Among those who have voiced opposition to the policy are the former first lady, Laura Bush, and the evangelical preacher, Franklin Graham. Even Trump’s wife, Melania, said she “hates to see children separated from their families” and called for a country that was law abiding but also one “that governs with heart”.

In Brussels, MEPs from across the political spectrum and national divides turned on Trump over his outburst on Twitter

Elmar Brok, a German MEP who is a close ally of Merkel, said: “First of all Mr Trump is wrong. He has a greater problem with migration that Germany and the EU. There has been a 95% drop in numbers coming to the EU since October 2015. The leader of the free world should be bringing the world together not trying to divide it.”

Arnud Danjean, a French MEP said: “In a few tweets ... Trump does more to promote European strategic autonomy than decades of political, diplomatic and military arguments.”

The US president’s tweets come just as Merkel has managed to buy time in a tense standoff with her interior minister over new immigration curbs. She faces a two-week deadline to find a European solution or risk the collapse of her governing coalition.

Over the weekend, Trump spoke for the first time with the Hungarian prime minister, Viktor Orbán, one of Merkel’s key antagonists in the European Union and a vocal critic of the proposal to distribute refugee across EU member states according to a quota system. In a phone call on Saturday, Trump congratulated Orbán on his reelection in April. According to a statement by the White House, the two leaders “agreed on the need for strong national borders”.

On Monday, Horst Seehofer, the interior minister from the Bavarian sister party to Merkel’s CDU, reiterated his desire for Germany to start turning away at the border any migrants who had already registered in another EU member state.

But Seehofer conceded that no such curbs would come into effect until after the European council summit on 28 and 29 June, with the two parties due to reconvene on 1 July.

Merkel said that such migrants could only be turned away at the border with the agreement of the relevant EU states.

Speaking in Berlin on Monday afternoon, Merkel said: “CDU and CSU have joint goal of better regulating migration into our country and considerably reduce the number of people who arrive here, so that a situation like the one we had in the year 2015 cannot and won’t happen again.”

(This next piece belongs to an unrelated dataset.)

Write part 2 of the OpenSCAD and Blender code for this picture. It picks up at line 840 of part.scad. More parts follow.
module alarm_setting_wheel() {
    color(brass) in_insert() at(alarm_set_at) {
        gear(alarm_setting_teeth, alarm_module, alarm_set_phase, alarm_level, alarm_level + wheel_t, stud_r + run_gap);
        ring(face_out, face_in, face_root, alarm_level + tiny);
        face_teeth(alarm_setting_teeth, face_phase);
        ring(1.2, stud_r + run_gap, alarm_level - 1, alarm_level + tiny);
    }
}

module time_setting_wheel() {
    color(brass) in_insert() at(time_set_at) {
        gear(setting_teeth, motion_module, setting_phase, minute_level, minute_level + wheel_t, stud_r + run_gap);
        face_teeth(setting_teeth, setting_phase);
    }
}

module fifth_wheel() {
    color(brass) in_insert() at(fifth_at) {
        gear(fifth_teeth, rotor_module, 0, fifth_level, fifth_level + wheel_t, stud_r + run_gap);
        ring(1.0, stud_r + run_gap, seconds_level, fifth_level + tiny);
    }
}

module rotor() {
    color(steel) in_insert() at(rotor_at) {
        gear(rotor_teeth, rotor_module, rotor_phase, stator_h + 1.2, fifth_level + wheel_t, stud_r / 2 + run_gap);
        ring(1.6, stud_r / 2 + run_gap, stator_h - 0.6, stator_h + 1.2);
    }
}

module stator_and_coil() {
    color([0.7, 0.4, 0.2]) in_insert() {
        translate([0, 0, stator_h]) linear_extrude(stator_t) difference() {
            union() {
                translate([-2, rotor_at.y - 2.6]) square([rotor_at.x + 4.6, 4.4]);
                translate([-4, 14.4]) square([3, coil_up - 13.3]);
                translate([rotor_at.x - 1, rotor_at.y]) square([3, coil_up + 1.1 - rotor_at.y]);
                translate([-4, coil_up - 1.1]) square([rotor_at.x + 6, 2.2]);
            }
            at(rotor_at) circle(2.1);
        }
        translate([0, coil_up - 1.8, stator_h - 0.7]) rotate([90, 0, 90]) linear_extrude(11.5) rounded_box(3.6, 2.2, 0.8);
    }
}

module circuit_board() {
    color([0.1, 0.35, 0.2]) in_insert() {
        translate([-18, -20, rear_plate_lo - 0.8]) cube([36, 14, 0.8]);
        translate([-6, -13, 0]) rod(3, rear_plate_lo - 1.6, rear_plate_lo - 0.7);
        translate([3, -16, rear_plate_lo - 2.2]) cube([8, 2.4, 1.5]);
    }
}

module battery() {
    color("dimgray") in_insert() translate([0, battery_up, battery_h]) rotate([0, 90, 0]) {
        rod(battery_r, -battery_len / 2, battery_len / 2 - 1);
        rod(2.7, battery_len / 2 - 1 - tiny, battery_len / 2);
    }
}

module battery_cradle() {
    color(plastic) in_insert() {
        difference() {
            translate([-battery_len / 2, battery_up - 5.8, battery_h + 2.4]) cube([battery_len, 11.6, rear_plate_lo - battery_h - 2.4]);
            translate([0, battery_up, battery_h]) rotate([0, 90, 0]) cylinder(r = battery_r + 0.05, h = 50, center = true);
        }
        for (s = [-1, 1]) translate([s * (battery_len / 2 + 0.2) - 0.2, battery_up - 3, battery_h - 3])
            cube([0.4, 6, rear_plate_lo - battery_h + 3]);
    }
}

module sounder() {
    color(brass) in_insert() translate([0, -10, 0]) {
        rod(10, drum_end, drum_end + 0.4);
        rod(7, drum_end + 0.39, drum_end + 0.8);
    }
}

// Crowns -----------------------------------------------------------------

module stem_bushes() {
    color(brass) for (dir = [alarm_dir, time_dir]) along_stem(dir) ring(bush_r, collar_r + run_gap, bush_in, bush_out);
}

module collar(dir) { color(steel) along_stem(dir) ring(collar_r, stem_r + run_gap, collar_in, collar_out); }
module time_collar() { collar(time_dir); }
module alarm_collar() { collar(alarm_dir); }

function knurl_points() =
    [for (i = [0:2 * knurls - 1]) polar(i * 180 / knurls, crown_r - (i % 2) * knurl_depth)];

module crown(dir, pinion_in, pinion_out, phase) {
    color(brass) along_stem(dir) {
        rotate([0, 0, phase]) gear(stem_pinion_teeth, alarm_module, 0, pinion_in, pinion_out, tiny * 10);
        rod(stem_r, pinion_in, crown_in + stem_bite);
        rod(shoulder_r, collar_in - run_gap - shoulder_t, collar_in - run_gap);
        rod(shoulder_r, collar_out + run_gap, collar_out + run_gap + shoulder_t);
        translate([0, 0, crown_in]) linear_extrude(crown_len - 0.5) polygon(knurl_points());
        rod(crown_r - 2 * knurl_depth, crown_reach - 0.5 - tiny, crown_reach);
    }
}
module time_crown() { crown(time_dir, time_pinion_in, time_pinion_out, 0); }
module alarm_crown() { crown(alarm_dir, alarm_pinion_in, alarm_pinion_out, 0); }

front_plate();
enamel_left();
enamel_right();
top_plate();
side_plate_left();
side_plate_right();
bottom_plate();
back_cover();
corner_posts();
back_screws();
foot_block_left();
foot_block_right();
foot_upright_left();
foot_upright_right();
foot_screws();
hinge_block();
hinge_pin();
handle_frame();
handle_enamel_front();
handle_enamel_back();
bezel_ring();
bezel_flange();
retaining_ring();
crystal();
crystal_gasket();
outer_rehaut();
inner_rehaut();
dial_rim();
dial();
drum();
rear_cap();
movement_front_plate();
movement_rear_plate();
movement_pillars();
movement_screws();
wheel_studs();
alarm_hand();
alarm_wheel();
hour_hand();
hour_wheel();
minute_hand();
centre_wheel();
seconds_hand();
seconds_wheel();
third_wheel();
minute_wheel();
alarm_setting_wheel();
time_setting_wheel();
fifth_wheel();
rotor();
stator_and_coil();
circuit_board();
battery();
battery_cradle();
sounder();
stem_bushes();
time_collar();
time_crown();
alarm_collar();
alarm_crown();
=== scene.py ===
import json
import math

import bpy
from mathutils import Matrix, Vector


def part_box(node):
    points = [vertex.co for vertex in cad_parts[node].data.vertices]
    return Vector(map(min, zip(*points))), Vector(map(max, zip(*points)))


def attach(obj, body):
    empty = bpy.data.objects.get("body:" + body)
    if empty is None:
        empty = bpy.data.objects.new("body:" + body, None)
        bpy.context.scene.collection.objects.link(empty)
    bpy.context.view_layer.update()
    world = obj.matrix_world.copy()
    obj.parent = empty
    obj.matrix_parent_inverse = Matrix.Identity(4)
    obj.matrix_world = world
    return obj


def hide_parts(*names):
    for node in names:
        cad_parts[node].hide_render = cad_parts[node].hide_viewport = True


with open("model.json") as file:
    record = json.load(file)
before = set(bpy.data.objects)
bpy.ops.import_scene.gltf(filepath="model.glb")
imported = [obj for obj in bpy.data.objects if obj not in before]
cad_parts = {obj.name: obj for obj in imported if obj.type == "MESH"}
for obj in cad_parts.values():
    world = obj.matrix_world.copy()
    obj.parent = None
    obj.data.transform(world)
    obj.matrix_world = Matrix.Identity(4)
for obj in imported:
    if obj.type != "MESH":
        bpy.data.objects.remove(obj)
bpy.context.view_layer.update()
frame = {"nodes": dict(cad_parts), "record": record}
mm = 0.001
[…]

But the chancellor insisted that Germany should not make unilateral changes to its migration policy and indicated she would seek bilateral agreements with Italy, Greece and Austria over the coming fortnight.

“In the CDU, we are of the conviction that German and European interests have to be considered together,” Merkel said.

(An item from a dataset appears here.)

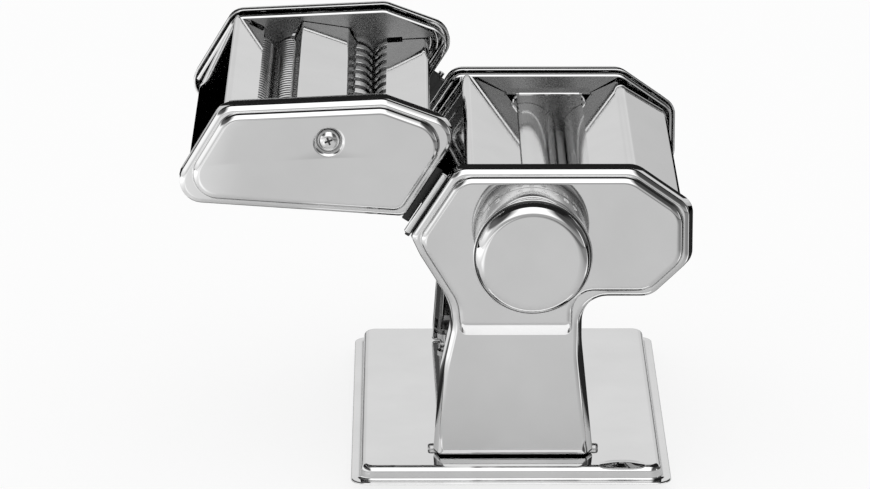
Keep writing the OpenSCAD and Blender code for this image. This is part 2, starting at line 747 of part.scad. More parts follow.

The Bavarian party argues that the country will remain a “pull factor” for those seeking a better life in Europe unless the government sends a clear signal to discourage migrants from applying for asylum in Germany. “On the way to a European solution, we need national measures,” said CSU delegate Stefan Mayer.

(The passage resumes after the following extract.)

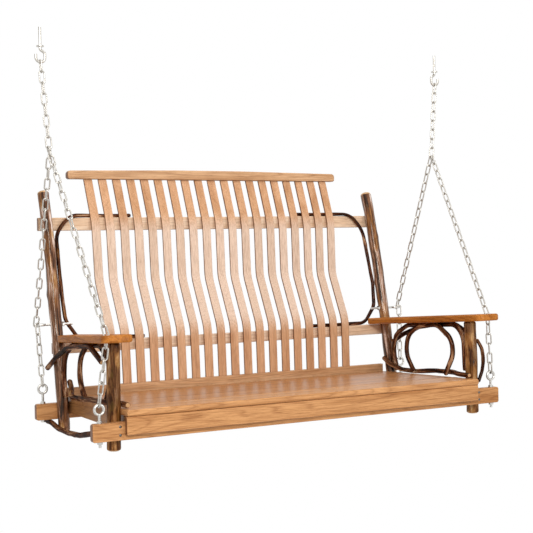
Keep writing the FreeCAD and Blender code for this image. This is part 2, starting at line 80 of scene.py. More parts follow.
class Nodes:
    """Small helpers for building one procedural material."""

    def __init__(self, name):
        self.material = bpy.data.materials.new(name)
        self.material.use_nodes = True
        self.tree = self.material.node_tree
        self.shader = self.tree.nodes["Principled BSDF"]

    def add(self, kind, **settings):
        node = self.tree.nodes.new(kind)
        for key, value in settings.items():
            setattr(node, key, value)
        return node

    def link(self, source, target):
        self.tree.links.new(source, target)

    def stretched(self, source, scale):
        """Coordinates scaled by a different amount along each axis."""
        mapping = self.add("ShaderNodeMapping")
        mapping.inputs["Scale"].default_value = scale
        self.link(source, mapping.inputs["Vector"])
        return mapping.outputs["Vector"]

    def noise(self, vector, scale, detail=4.0, roughness=0.55, distortion=0.0):
        texture = self.add("ShaderNodeTexNoise")
        texture.inputs["Scale"].default_value = scale
        texture.inputs["Detail"].default_value = detail
        texture.inputs["Roughness"].default_value = roughness
        texture.inputs["Distortion"].default_value = distortion
        self.link(vector, texture.inputs["Vector"])
        return texture.outputs["Fac"]

    def ramp(self, factor, stops):
        """A colour ramp from (position, (r, g, b)) stops."""
        node = self.add("ShaderNodeValToRGB")
        bar = node.color_ramp
        while len(bar.elements) < len(stops):
            bar.elements.new(0.5)
        for element, (position, colour) in zip(bar.elements, stops):
            element.position = position
            element.color = (*colour, 1.0)
        self.link(factor, node.inputs["Fac"])
        return node.outputs["Color"]

    def mix(self, factor, first, second, blend="MIX"):
        node = self.add("ShaderNodeMix", data_type="RGBA", blend_type=blend)
        for socket, value in ((0, factor), (6, first), (7, second)):
            if isinstance(value, bpy.types.NodeSocket):
                self.link(value, node.inputs[socket])
            else:
                node.inputs[socket].default_value = value
        return node.outputs[2]

    def math(self, operation, first, second=0.0):
        node = self.add("ShaderNodeMath", operation=operation)
        for socket, value in ((0, first), (1, second)):
            if isinstance(value, bpy.types.NodeSocket):
                self.link(value, node.inputs[socket])
            else:
                node.inputs[socket].default_value = value
        return node.outputs["Value"]

    def smooth_step(self, value, start, end):
        """0 at start and 1 at end, with a smooth change between them."""
        node = self.add("ShaderNodeMapRange", interpolation_type="SMOOTHSTEP")
        node.inputs["From Min"].default_value = start
        node.inputs["From Max"].default_value = end
        self.link(value, node.inputs["Value"])
        return node.outputs["Result"]

    def bump(self, height, strength, distance):
        node = self.add("ShaderNodeBump")
        node.inputs["Strength"].default_value = strength
        node.inputs["Distance"].default_value = distance
        self.link(height, node.inputs["Height"])
        self.link(node.outputs["Normal"], self.shader.inputs["Normal"])

    def varnish(self, roughness, specular, coat=0.0):
        """Gloss in the wood itself, and a share of it as a clear coat on top."""
        self.shader.inputs["Roughness"].default_value = roughness
        self.shader.inputs["Coat Weight"].default_value = coat
        self.shader.inputs["Coat Roughness"].default_value = COAT_ROUGHNESS
        self.shader.inputs["Specular IOR Level"].default_value = specular
        self.shader.inputs["Specular Tint"].default_value = VARNISH_TINT


def along(grain_axis, across, lengthways):
    """Texture scales that stretch a pattern along the grain."""
    scale = [across, across, across]
    scale[grain_axis] = lengthways
    return scale


# scales of the patterns in oak per metre, as (across the grain, along it)
FIGURE_SCALE = (30.0, 1.8)
STREAK_SCALE = (420.0, 14.0)
RING_SCALE = (9.0, 0.8)
PORE_SCALE = (1000.0, 45.0)
RING_LINES = 90.0                   # a higher one gives closer growth rings
RING_FRAY = 0.012                   # how much the streaks roughen the rings
BOARD_SHIFT = (7.0, 11.0, 5.0)      # moves the pattern from one board to the next
GLARE_EDGE = 0.045                   # half the height over which the painted highlight begins or ends
# how strongly the painted highlight pales the wood
GLARE_SHARE = 0.8
FLECK_SHARE = 0.55
STREAK_BUMP = (0.2, 0.0004)         # strength and distance


def oak(
    name, grain_axis, light, dark,
    roughness=0.36, specular=0.25, ringed=0.45, grained=0.7, painted_glare=None, coat=0.0,
):
    """Varnished oak with its grain along one axis of the object.

    ringed and grained are the strengths of the growth rings and of the fine streaks. The (low, high,
    colour) option gives the heights of the object between which a painted highlight, standing for the
    glare on the varnish, makes it paler.
    """
    m = Nodes(name)
    coords = m.add("ShaderNodeTexCoord").outputs["Object"]
    info = m.add("ShaderNodeObjectInfo")
    shift = m.add("ShaderNodeVectorMath", operation="SCALE")
    shift.inputs[0].default_value = BOARD_SHIFT
    m.link(info.outputs["Random"], shift.inputs["Scale"])
    moved = m.add("ShaderNodeVectorMath", operation="ADD")
    m.link(coords, moved.inputs[0])
    m.link(shift.outputs["Vector"], moved.inputs[1])
    place = moved.outputs["Vector"]
    figure = m.noise(m.stretched(place, along(grain_axis, *FIGURE_SCALE)), 1.0, 5.0, 0.55, 0.3)
    streaks = m.noise(m.stretched(place, along(grain_axis, *STREAK_SCALE)), 1.0, 3.0, 0.6)
    contour = m.noise(m.stretched(place, along(grain_axis, *RING_SCALE)), 1.0, 1.0, 0.5)
    frayed = m.math("ADD", contour, m.math("MULTIPLY", streaks, RING_FRAY))
    growth = m.math("ABSOLUTE", m.math("SINE", m.math("MULTIPLY", frayed, RING_LINES)))
    pores = m.noise(m.stretched(place, along(grain_axis, *PORE_SCALE)), 1.0, 2.0, 0.5)
    middle = tuple((a + b) / 2 for a, b in zip(light, dark))
    colour = m.ramp(figure, [(0.30, dark), (0.45, middle), (0.56, light), (0.74, middle)])
    # painted highlight: paler between two heights, standing for the varnish's glare
    if painted_glare:
        low, high, pale = painted_glare
        axes = m.add("ShaderNodeSeparateXYZ")
        m.link(coords, axes.inputs["Vector"])
        height = axes.outputs["Z"]
        above_low = m.smooth_step(height, low - GLARE_EDGE, low + GLARE_EDGE)
        below_high = m.smooth_step(height, high + GLARE_EDGE, high - GLARE_EDGE)
        share = m.math("MULTIPLY", above_low, below_high)
        colour = m.mix(m.math("MULTIPLY", share, GLARE_SHARE), colour, (*pale, 1.0))
    ring_stops = [(0.05, (0.52, 0.38, 0.27)), (0.42, (0.98, 0.97, 0.96)), (0.8, (1.04, 1.04, 1.04))]
    rings = m.ramp(growth, ring_stops)
    colour = m.mix(ringed, colour, rings, "MULTIPLY")
    thread = m.ramp(streaks, [(0.34, (0.58, 0.46, 0.37)), (0.56, (1.05, 1.04, 1.03))])
    colour = m.mix(grained, colour, thread, "MULTIPLY")
    fleck = m.ramp(pores, [(0.30, (0.55, 0.43, 0.34)), (0.38, WHITE_STOP)])
    colour = m.mix(FLECK_SHARE, colour, fleck, "MULTIPLY")
    tone = m.ramp(info.outputs["Random"], [(0.0, (0.90, 0.87, 0.83)), (1.0, WHITE_STOP)])
    colour = m.mix(1.0, colour, tone, "MULTIPLY")
    m.link(colour, m.shader.inputs["Base Color"])
    m.bump(streaks, *STREAK_BUMP)
    m.varnish(roughness, specular, coat)
    return m.material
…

Merkel’s supporters say the CSU’s hardline stance has less to do with the current situation on Germany’s borders than October’s state election in Bavaria, where the party faces losing votes to a far-right AfD and could fall short of an absolute majority.

Seehofer’s critics argue that the urgent rhetoric of his 63-point migration “master plan” does not take into account the fact that Merkel’s government has already gradually tightened the criteria and conditions for asylum applicants in Germany since the height of the 2015 refugee crisis and that the numbers of applications have dropped as a result.

Merkel confirmed that Germany had struck deals with Italy and Greece so that migrants who have been returned to the country via which they first entered the EU, under the Dublin Regulation, will be barred from re-entering Germany.

Seehofer, however, insisted that Germany was still not completely “in control of the migration issue” and said it was a “scandal” that migrants who had been issued with an entry ban to Germany could nonetheless reapply for asylum.

In her press conference, Merkel warned that a decision to turn away migrants at German borders could have “negative domino effects that would also harm Germany”. Some migration observers fear Germany “going alone” with migrant curbs could inspire other states in Europe to simply not register asylum seekers and wave them through to Germany instead.